В первых же сочинениях, опубликованных после его возвращения на Родину, Тихомиров открыто декларирует творческий характер своего мировоззрения. В статье "Очередной вопрос" [9] он резко критикует "консерваторов" за их вялость в борьбе с революционными идеями, за их неумение создать систематически организованную контрпропаганду. "<...> нам, православным, - пишет он К. И. Леонтьеву, - нужна устная проповедь, или лучше, миссионерство. <...> Нужно миссионерство систематическое, каким-нибудь обществом, кружком. Нужно заставлять слушать, заставлять читать. Нужно искать, идти навстречу, идти туда, где вас даже не хотят <....> важна молодежь, еще честная, еще способная к самоотвержению, еще способная думать о душе, когда узнает, что у ней есть душа. Нужно идти с проповедью в те самые слои, откуда вербуются революционеры" [10].

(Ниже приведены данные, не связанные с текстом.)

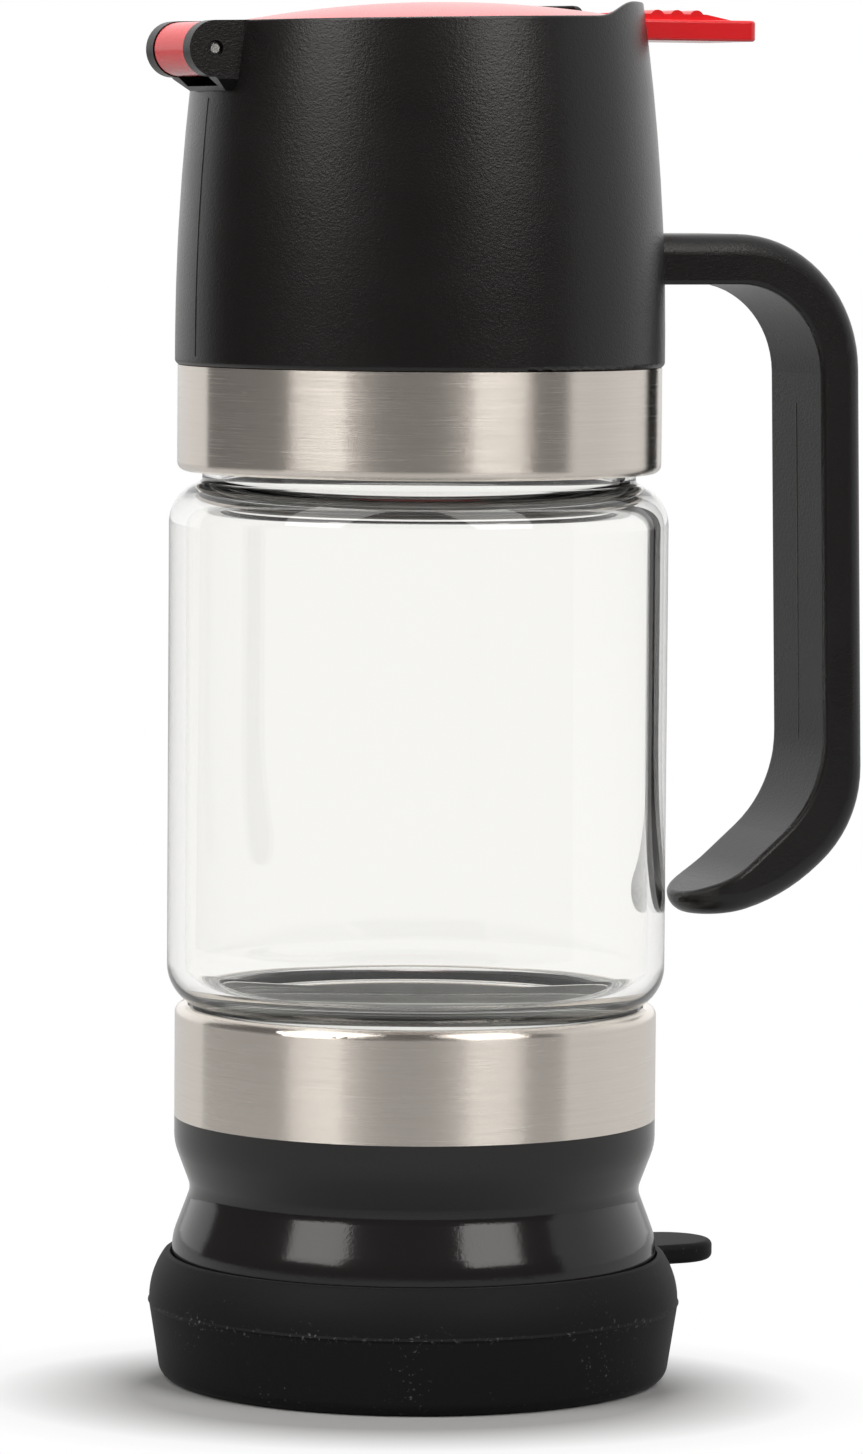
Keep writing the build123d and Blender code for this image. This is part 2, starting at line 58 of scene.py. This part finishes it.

Леонтьев был, кстати, одним из немногих "консерваторов", разделявших пафос новообращенного "ревнителя устоев", они оба даже предполагали создать нечто вроде тайного общества для борьбы с нигилизмом. Тихомиров высоко ценил силу мысли Константина Николаевича и посвятил разбору его идейного наследия прекрасную статью, в которой блестяще сформулировал основные теоретические постулаты творческого традиционализма, чьим крупнейшим представителем являлся Леонтьев: "По-моему, если цивилизация, среди которой я живу, уже пошла на упадок, то я не посвящу своих сил на простое замедление ее упадка. Я буду искать ее возрождения, буду искать нового центра, около которого вечные основы культуры могут быть снова приведены в состояние активное. Простое задержание смерти того, что несомненно уже гибнет, не есть задача серьезной общественной политики" [11]. Вслед за Леонтьевым Тихомиров звал к развитию "того типа, который мы получили от рождения. Никакой "реакции", никакого "ретроградства" тут быть не может" [12]. В другой своей работе Лев Александрович обличает "ложный", "малодушный" консерватизм за то, что он "из боязни поколебать основы общества скрывает их, не дает им возможности расти и развиваться" [13]. Истинный же "консерватизм" (т. е. то, что мы называем творческим традиционализмом) "совершенно совпадает с истинным прогрессом в одной и той же задаче: поддержании жизнедеятельности общественных основ, охранении свободы их развития, поощрении их роста" [14]. Тихомиров отбрасывает понятия "прогресс" и "консерватизм", заменяя их синтетическим термином "жизнедеятельность", ибо "сохранение органической силы и развитие ее - это одно и то же, <..> органические силы только и существуют в состоянии жизнедеятельности, в состоянии развития, точно так же, как нельзя развиваться, не сохраняясь в типе" [15].